3

The source code in question is

import numpy as np
dd=lambda x: np.nanmax(1.0 - x / np.fmax.accumulate(x))
df.rolling(window=period, min_periods=1).apply(dd)

It takes an extremely long time to execute the above 2 lines of code. It is with latest pandas version(1.4.0). The dataframe has 3000 rows and 2000 columns only.

Same code with previous pandas version(0.23.x) provides result much faster.

I've tried with other suggessions and questions like Slow performance of pandas groupby/apply but are of not much help.

period is a int variable with value 250.

Michael Szczesny
  • 4,911
  • 5
  • 15
  • 32
jagpreet
  • 53
  • 1
  • 10
  • Since it seems to be working differently in an older pandas version, have you already posted this as an issue on [their github](https://github.com/pandas-dev/pandas/issues)? – FlyingTeller Apr 08 '22 at 11:09
  • @FlyingTeller. Not yet. I'm not even aware of what working difference are you referring to. – jagpreet Apr 08 '22 at 11:15
  • 1
    Referring to your sentence `Same code with previous pandas version(0.23.x) provides result much faster.`. This sounds to me like you are not doing anything wrong but that the new pandas version introduced changes that make it slower – FlyingTeller Apr 08 '22 at 11:19
  • Thanks @FlyingTeller I've raised the issue on the link provided. – jagpreet Apr 08 '22 at 11:36
  • what means `"much faster"`? Did you measure time? You could show time results. – furas Apr 08 '22 at 12:30

2 Answers2

1

These are not a solution, at most workarounds for simple cases like the example function.

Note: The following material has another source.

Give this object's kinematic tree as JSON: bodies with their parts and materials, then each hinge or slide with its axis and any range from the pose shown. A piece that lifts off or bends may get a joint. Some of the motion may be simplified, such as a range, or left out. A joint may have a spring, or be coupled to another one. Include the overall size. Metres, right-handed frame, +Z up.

But it confirms the suspicion that the processing speed of df.rolling.apply is anything but optimal.

Using a much smaller dataset for obvious reasons

import pandas as pd
import numpy as np

df = pd.DataFrame(
    np.random.rand(200,100)
)
period = 10
res = [0,0]

Running time with pandas v1.3.5

%%timeit -n1 -r1
dd=lambda x: np.nanmax(1.0 - x / np.fmax.accumulate(x))
res[0] = df.rolling(window=period, min_periods=1).apply(dd)
# 1 loop, best of 1: 8.72 s per loop

Against a numpy implementation

from numpy.lib.stride_tricks import sliding_window_view as window
%%timeit
x = window(np.vstack([np.full((period-1,df.shape[1]), np.nan),df.to_numpy()]), period, axis=0)
res[1] = np.nanmax(1.0 - x / np.fmax.accumulate(x, axis=-1), axis=-1)
# 100 loops, best of 5: 3.39 ms per loop
np.testing.assert_allclose(res[0], res[1])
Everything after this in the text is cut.